__Given exercise__: Give the data again exactly, from its opening line through the line in which "const NUT_DETAIL = 12;" appears.

__Data to process__:
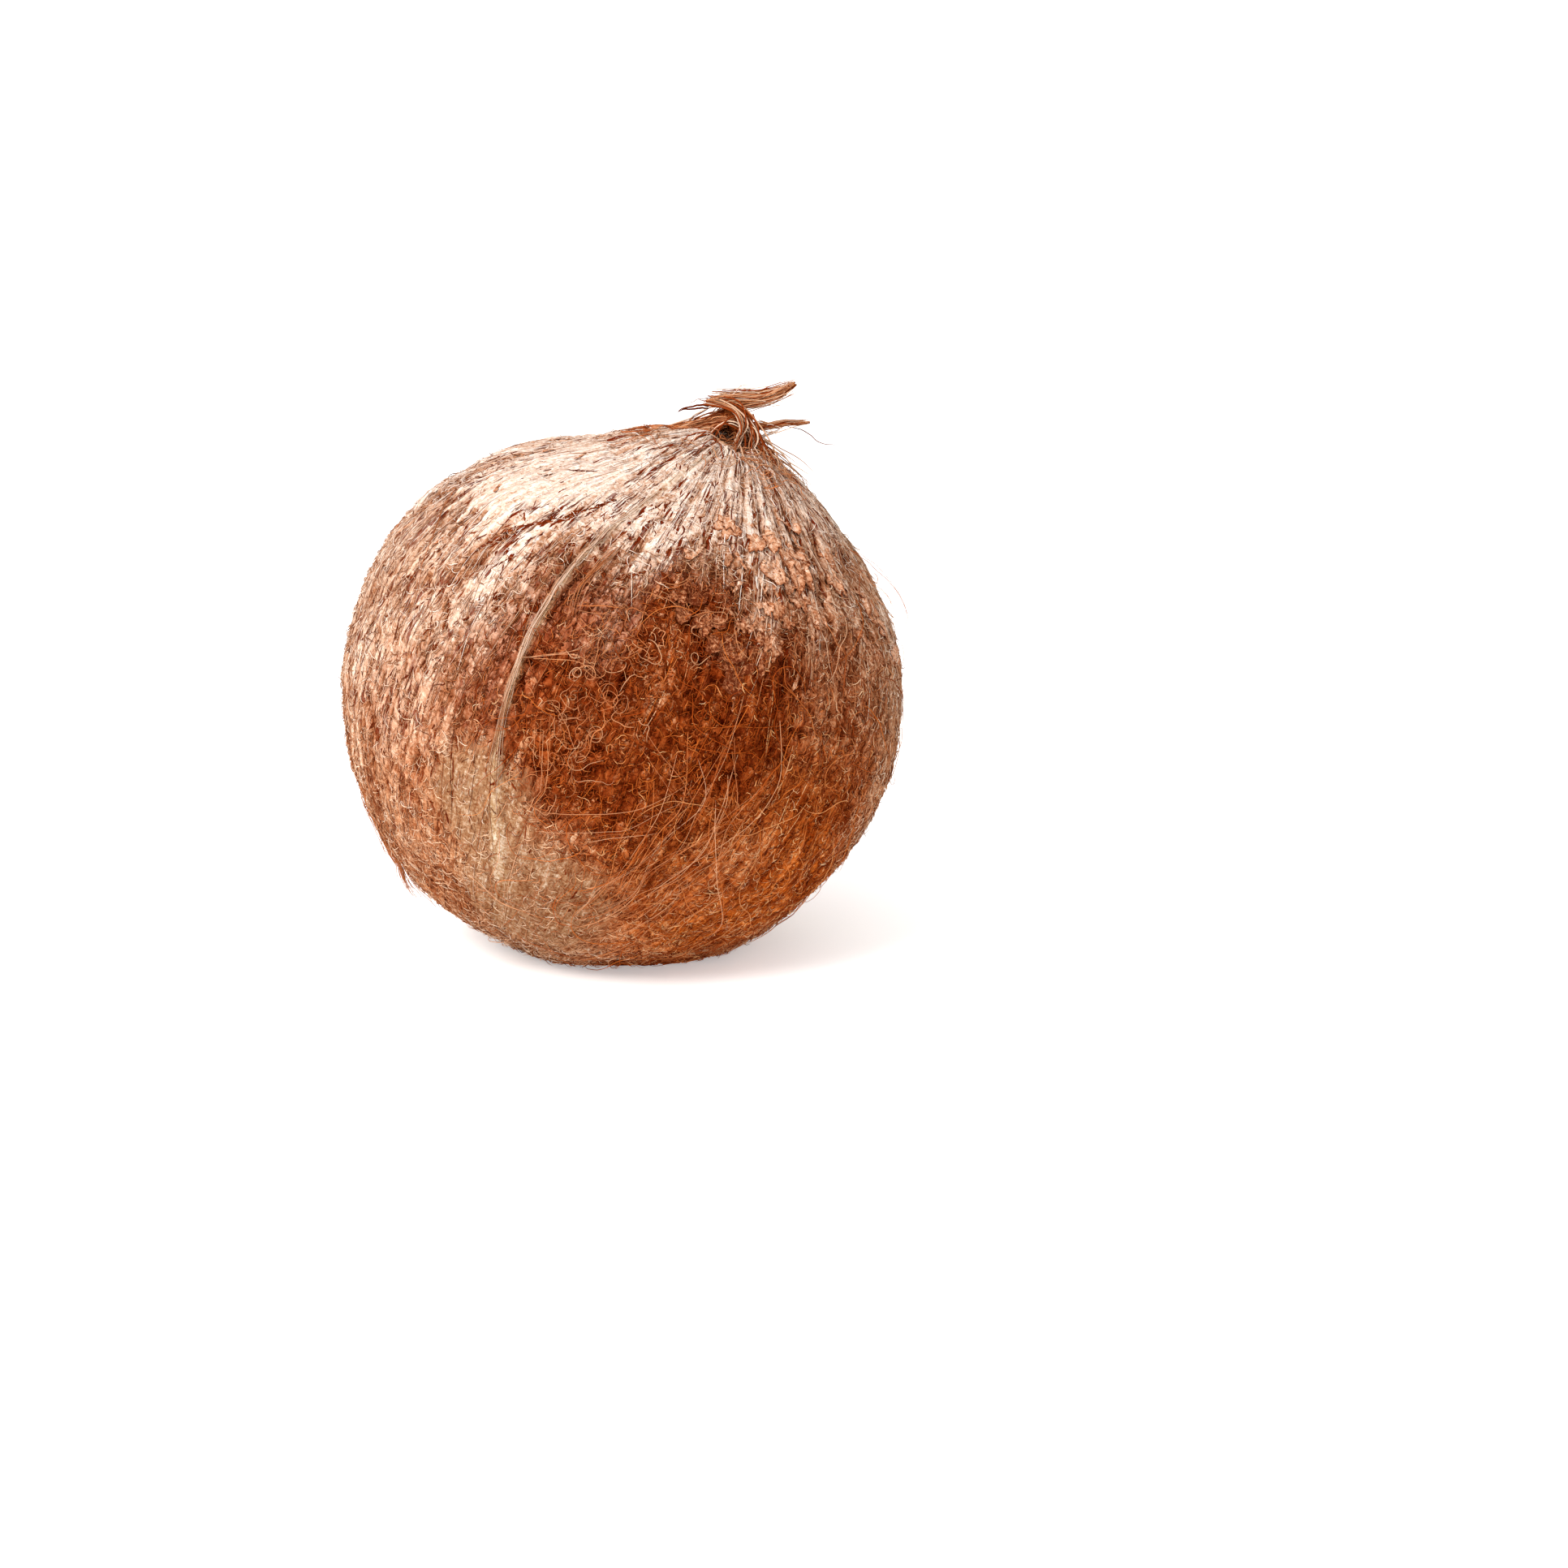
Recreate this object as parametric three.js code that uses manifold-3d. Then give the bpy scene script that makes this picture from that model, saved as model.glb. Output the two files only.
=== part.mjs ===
// A husked coconut, resting on a small flat spot: the hairy nut, and at its crown the twist of torn
// husk with two stiff husk splinters. Millimetres, +Z up. The origin is on the resting plane, under
// the middle of the whole outline.
import * as THREE from 'three';
import { mergeVertices } from 'three/addons/utils/BufferGeometryUtils.js';
import Module from 'manifold-3d';

// Driving dimensions
const NUT_RADIUS = 60; // to the outside of the felt, away from the crown
const SEAT_RADIUS = 22; // the flat spot that the nut rests on
const AXIS_LEAN = 24; // degrees from upright to the nut's own axis, towards +X
const AXIS_TURN = 7; // degrees that the lean is turned from +X towards +Y
const NUT_DETAIL = 12; // subdivisions of each icosahedron edge

// The nut narrows in a ring below its crown, more on the high side than on the low one.
const WAIST_ANGLE = 33; // degrees from the crown to the deepest part of the ring
const WAIST_DEPTH = 3.7; // mean depth of the ring
const WAIST_TILT = 1.8; // how much deeper it is on the high side, and shallower on the low side
const WAIST_INNER = 20; // degrees over which it fades towards the crown
const WAIST_OUTER = 24; // degrees over which it fades towards the equator

// Three blunt ribs run from the crown to the stem end.
const RIB_COUNT = 3;
const RIB_HEIGHT = 0.5;
const RIB_ANGLE = 3; // degrees from the low side to the first rib

const GAP = 0.3; // between pieces that touch

// The twist of husk at the crown
const KNOT_WIDTH = 12;
const KNOT_DEPTH = 9;
const KNOT_HEIGHT = 11;
const KNOT_RISE = 61; // from the nut's middle to the knot's middle, along the nut's axis
const KNOT_LUMP = 0.5;

// The splinters: each is a tapered blade with a blunt end, from its root to its tip
const LONG_SPLINTER = {
  root: [18.6, 0.5, 118.2],
  tip: [36.2, -1.5, 122.1],
  rootSize: [5.0, 3.4],
  tipSize: [1.8, 1.2],
  bow: 0.7,
};
const SHORT_SPLINTER = {
  root: [29.8, 1.5, 114.4],
  tip: [41.2, 2.5, 114.6],
  rootSize: [1.5, 1.4],
  tipSize: [0.8, 0.7],
  bow: 0.4,
};
const SPLINTER_SIDES = 8;
const SPLINTER_STEPS = 8;

const HUSK_BROWN = 0xb27a54;
const STRAND_TAN = 0xc58a63;
const SPLINTER_BROWN = 0xa86e4a;

const rad = THREE.MathUtils.degToRad;
const seatHeight = Math.sqrt(NUT_RADIUS ** 2 - SEAT_RADIUS ** 2);
const nutMiddle = new THREE.Vector3(0, 0, seatHeight);

// The nut's own axis, the sideways direction on its low side, and the third direction
const axis = new THREE.Vector3(
  Math.sin(rad(AXIS_LEAN)) * Math.cos(rad(AXIS_TURN)),
  Math.sin(rad(AXIS_LEAN)) * Math.sin(rad(AXIS_TURN)),
  Math.cos(rad(AXIS_LEAN)),
);
const lowSide = new THREE.Vector3(0, 0, -1).addScaledVector(axis, axis.z).normalize();
const across = new THREE.Vector3().crossVectors(axis, lowSide);

const wasm = await Module();
wasm.setup();

function toSolid(geometry) {
  const bare = geometry.clone();
  bare.deleteAttribute('normal');
  bare.deleteAttribute('uv');
  const merged = mergeVertices(bare, 1e-4);
  return new wasm.Manifold(
    new wasm.Mesh({
      numProp: 3,
      vertProperties: new Float32Array(merged.attributes.position.array),
      triVerts: new Uint32Array(merged.index.array),
    }),
  );
}

function toGeometry(solid) {
  const mesh = solid.getMesh();
  const geometry = new THREE.BufferGeometry();
  geometry.setAttribute('position', new THREE.BufferAttribute(mesh.vertProperties, 3));
  geometry.setIndex(new THREE.BufferAttribute(mesh.triVerts, 1));
  geometry.computeVertexNormals();
  return geometry;
}

function moveVertices(geometry, move) {
  const places = geometry.attributes.position;
  const point = new THREE.Vector3();
  for (let i = 0; i < places.count; i += 1) {
    point.fromBufferAttribute(places, i);
    move(point);
    places.setXYZ(i, point.x, point.y, point.z);
  }
  return geometry;
}

function bump(angle, inner, outer) {
  const width = angle < 0 ? inner : outer;
  return Math.exp(-((angle / width) ** 2));
}

// How far the nut reaches from its middle in a unit direction
function nutReach(direction) {
  const fromCrown = THREE.MathUtils.radToDeg(direction.angleTo(axis));
  const around = Math.atan2(direction.dot(across), direction.dot(lowSide));
  const waist = WAIST_DEPTH - WAIST_TILT * Math.cos(around);
  const rib = RIB_HEIGHT * Math.cos(RIB_COUNT * (around - rad(RIB_ANGLE)));
  const ribFade = Math.sin(rad(fromCrown)) ** 2;
  const pinch = bump(fromCrown - WAIST_ANGLE, WAIST_INNER, WAIST_OUTER);
  return NUT_RADIUS - waist * pinch + rib * ribFade;
}

function nutBall(extra) {
  const ball = new THREE.IcosahedronGeometry(1, NUT_DETAIL);
  moveVertices(ball, (point) => {
    point.normalize();
    point.multiplyScalar(nutReach(point) + extra).add(nutMiddle);
  });
  return toSolid(ball);
}

function makeNut() {
  const size = 4 * NUT_RADIUS;
  const below = new THREE.BoxGeometry(size, size, size).translate(0, 0, -size / 2);
  return nutBall(0).subtract(toSolid(below));
}

function knotBlob(extra) {
  const blob = new THREE.SphereGeometry(1, 20, 14);
  const middle = nutMiddle.clone().addScaledVector(axis, KNOT_RISE);
  moveVertices(blob, (point) => {
    const lump = KNOT_LUMP * Math.sin(5 * Math.atan2(point.z, point.x)) * (1 - point.y ** 2);
    const lobes = [point.x, point.z, point.y];
    const halves = [KNOT_WIDTH / 2, KNOT_DEPTH / 2, KNOT_HEIGHT / 2];
    const [x, y, z] = lobes.map((value, i) => value * (halves[i] + lump + extra));
    point.set(x, -y, z).add(middle);
  });
  return toSolid(blob);
}

// A blade along +Z from its root at 0 to its tip, turned to run from root to tip
function splinter({ root, tip, rootSize, tipSize, bow }) {
  const start = new THREE.Vector3(...root);
  const along = new THREE.Vector3(...tip).sub(start);
  const length = along.length();
  const blade = new THREE.CylinderGeometry(1, 1, length, SPLINTER_SIDES, SPLINTER_STEPS);
  blade.rotateX(Math.PI / 2).translate(0, 0, length / 2);
  moveVertices(blade, (point) => {
    const part = point.z / length;
    point.x *= THREE.MathUtils.lerp(rootSize[0], tipSize[0], part) / 2;
    point.y *= THREE.MathUtils.lerp(rootSize[1], tipSize[1], part) / 2;
    point.x += bow * Math.sin(Math.PI * part);
  });
  const ahead = along.clone().normalize();
  const side = new THREE.Vector3().crossVectors(ahead, new THREE.Vector3(0, 0, -1)).normalize();
  const down = new THREE.Vector3().crossVectors(side, ahead);
  blade.applyMatrix4(new THREE.Matrix4().makeBasis(down, side, ahead));
  blade.translate(start.x, start.y, start.z);
  return toSolid(blade);
}

function piece(name, solid, color, roughness) {
  const material = new THREE.MeshStandardMaterial({ color, roughness, metalness: 0 });
  const mesh = new THREE.Mesh(toGeometry(solid), material);
  mesh.name = name;
  return mesh;
}

function centreOnOrigin(group) {
  const middle = new THREE.Box3().setFromObject(group).getCenter(new THREE.Vector3());
  group.position.set(-middle.x, -middle.y, 0);
  return group;
}

const nutWithGap = nutBall(GAP);
const knotWithGap = knotBlob(GAP);

const coconut = new THREE.Group();
coconut.add(
  piece('nut', makeNut(), HUSK_BROWN, 0.9),
  piece('tuft_knot', knotBlob(0).subtract(nutWithGap), STRAND_TAN, 0.85),
  piece('husk_splinter_long', splinter(LONG_SPLINTER).subtract(knotWithGap), SPLINTER_BROWN, 0.8),
  piece('husk_splinter_short', splinter(SHORT_SPLINTER).subtract(knotWithGap), SPLINTER_BROWN, 0.8),
);
centreOnOrigin(coconut);

export default coconut;
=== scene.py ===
"""The looks of a husked coconut: its coat of matted fibre, loose hairs, flakes and twisted crown."""

import itertools
import math

import bmesh
import bpy
import numpy as np
from bpy.props import FloatProperty, FloatVectorProperty, PointerProperty
from mathutils import Matrix, Vector


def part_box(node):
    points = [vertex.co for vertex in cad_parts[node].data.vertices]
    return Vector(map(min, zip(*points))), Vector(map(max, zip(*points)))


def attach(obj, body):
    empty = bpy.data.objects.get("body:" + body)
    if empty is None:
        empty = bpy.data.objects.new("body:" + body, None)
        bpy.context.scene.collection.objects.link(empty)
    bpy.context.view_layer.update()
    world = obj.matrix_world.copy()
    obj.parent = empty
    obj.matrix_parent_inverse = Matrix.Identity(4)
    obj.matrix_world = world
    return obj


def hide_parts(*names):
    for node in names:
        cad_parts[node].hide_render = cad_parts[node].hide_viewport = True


bl_info = {
    "name": "Husked Coconut",
    "version": (1, 0, 0),
    "blender": (4, 5, 0),
    "location": "3D View > Sidebar > Coconut",
    "description": "Builds the fibrous coat, crown and loose hairs of a husked coconut",
    "category": "Add Mesh",
}

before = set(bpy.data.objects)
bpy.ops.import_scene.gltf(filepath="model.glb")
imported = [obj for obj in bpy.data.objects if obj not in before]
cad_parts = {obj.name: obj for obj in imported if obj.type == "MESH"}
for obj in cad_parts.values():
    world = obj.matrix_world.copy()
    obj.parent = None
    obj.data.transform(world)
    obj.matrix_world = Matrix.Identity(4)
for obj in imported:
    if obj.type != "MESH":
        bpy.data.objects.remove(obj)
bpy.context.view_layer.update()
MM = 0.001
SEED = 11


# ---------------------------------------------------------------- colours and small helpers


def linear(hex_colour):
    """An sRGB hex colour as the linear red, green, blue and alpha that a shader wants."""
    channels = [int(hex_colour[i : i + 2], 16) / 255 for i in (0, 2, 4)]
    return [c / 12.92 if c <= 0.04045 else ((c + 0.055) / 1.055) ** 2.4 for c in channels] + [1.0]


def smoothstep(low, high, value):
    t = np.clip((value - low) / (high - low), 0, 1)
    return t * t * (3 - 2 * t)


def unit(vectors):
    return vectors / np.maximum(np.linalg.norm(vectors, axis=-1, keepdims=True), 1e-12)


def lattice_noise(points, cell, seed):
    """Smooth noise from -1 to 1, about one wave per cell, for an (n, 3) array of points."""
    place = np.asarray(points, float) / cell + 1000.0
    base = np.floor(place).astype(np.int64)
    t = place - base
    t = t * t * (3 - 2 * t)
    total = np.zeros(len(place))
    for corner in itertools.product((0, 1), repeat=3):
        at = base + corner
        h = (at[:, 0] * 374761393 + at[:, 1] * 668265263 + at[:, 2] * 1274126177) & 0xFFFFFFFF
        h = (h + seed * 974634777) & 0xFFFFFFFF
        h = ((h ^ (h >> 13)) * 1274126177) & 0xFFFFFFFF
        h = ((h ^ (h >> 16)) * 668265263) & 0xFFFFFFFF
        value = ((h >> 8) & 0xFFFF) / 32767.5 - 1
        total += value * np.prod(np.where(corner, t, 1 - t), axis=1)
    return total


def fractal_noise(points, cell, octaves, seed):
    total = np.zeros(len(points))
    for octave in range(octaves):
        total += lattice_noise(points, cell / 2**octave, seed + 7 * octave) / 2**octave
    return total / 1.6


# ---------------------------------------------------------------- the nut's own directions


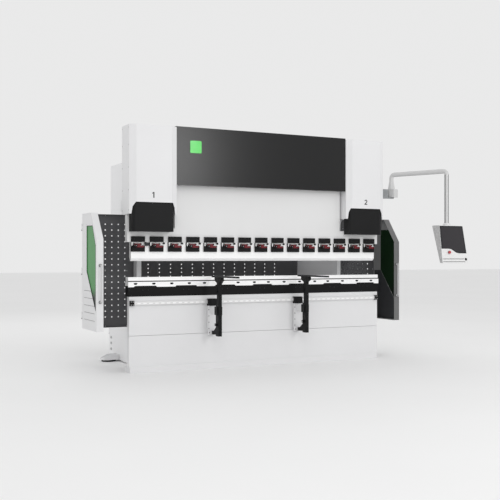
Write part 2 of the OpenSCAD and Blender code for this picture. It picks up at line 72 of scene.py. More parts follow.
def material(name, color, rough, metal=0.0, vary=0.04, patch=3.0, grain=600.0, bump=0.03,
             bump_mm=0.05, rough_vary=0.06, stretch=(1, 1, 1), coat=0.0, coat_rough=0.1, spec=0.5,
             transmission=0.0, alpha=1.0, edge=None):
    """A finish with slow colour variation, fine grain in roughness and bump, and worn or lit edges where asked."""
    m = bpy.data.materials.new(name)
    m.use_nodes = True
    nt = m.node_tree
    nt.nodes.clear()
    N, L = nt.nodes.new, nt.links.new
    out = N("ShaderNodeOutputMaterial")
    bsdf = N("ShaderNodeBsdfPrincipled")
    L(bsdf.outputs[0], out.inputs[0])
    bsdf.inputs["Metallic"].default_value = metal
    bsdf.inputs["Specular IOR Level"].default_value = spec
    bsdf.inputs["Coat Weight"].default_value = coat
    bsdf.inputs["Coat Roughness"].default_value = coat_rough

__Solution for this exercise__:
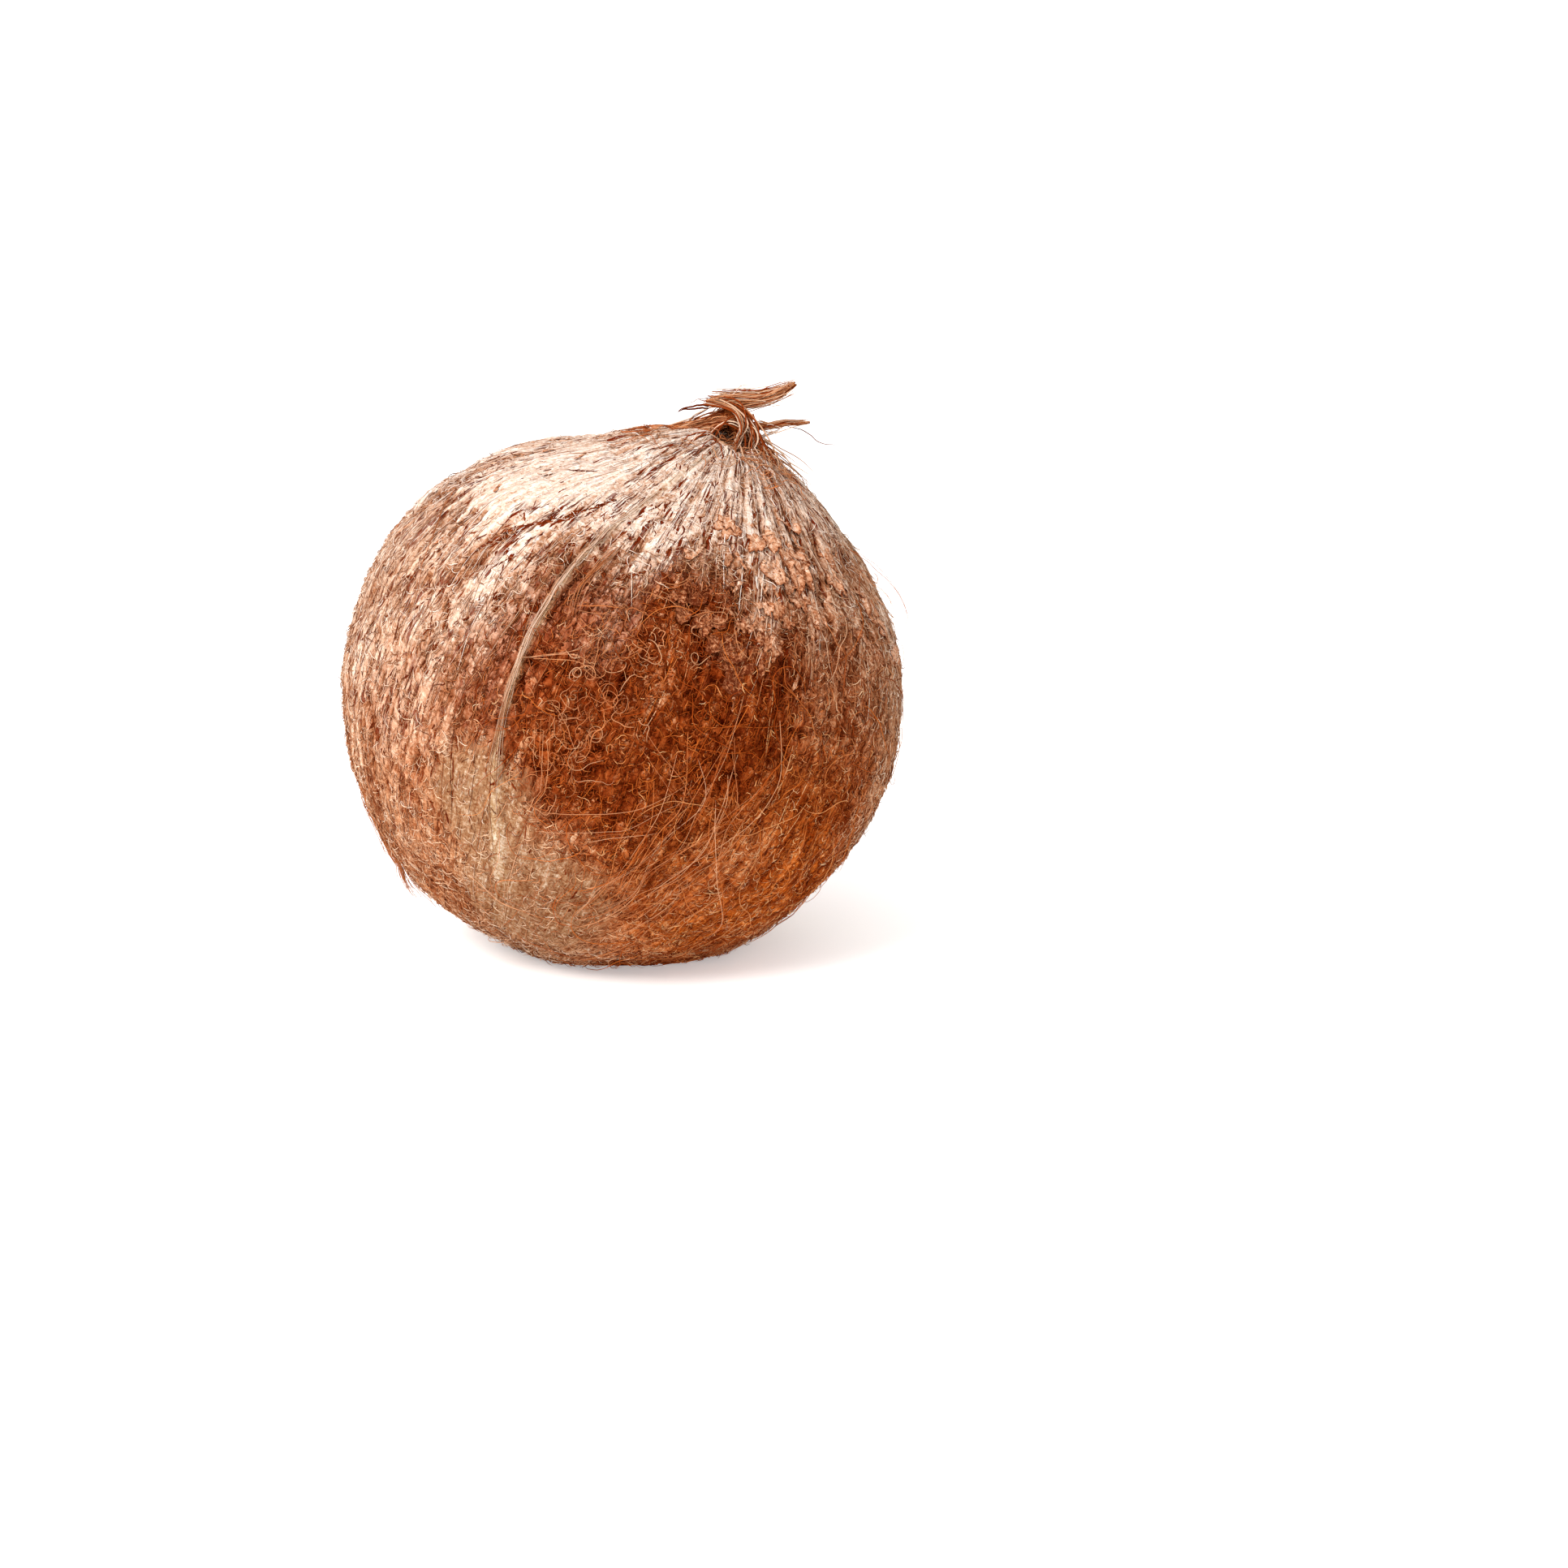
Recreate this object as parametric three.js code that uses manifold-3d. Then give the bpy scene script that makes this picture from that model, saved as model.glb. Output the two files only.
=== part.mjs ===
// A husked coconut, resting on a small flat spot: the hairy nut, and at its crown the twist of torn
// husk with two stiff husk splinters. Millimetres, +Z up. The origin is on the resting plane, under
// the middle of the whole outline.
import * as THREE from 'three';
import { mergeVertices } from 'three/addons/utils/BufferGeometryUtils.js';
import Module from 'manifold-3d';

// Driving dimensions
const NUT_RADIUS = 60; // to the outside of the felt, away from the crown
const SEAT_RADIUS = 22; // the flat spot that the nut rests on
const AXIS_LEAN = 24; // degrees from upright to the nut's own axis, towards +X
const AXIS_TURN = 7; // degrees that the lean is turned from +X towards +Y
const NUT_DETAIL = 12; // subdivisions of each icosahedron edge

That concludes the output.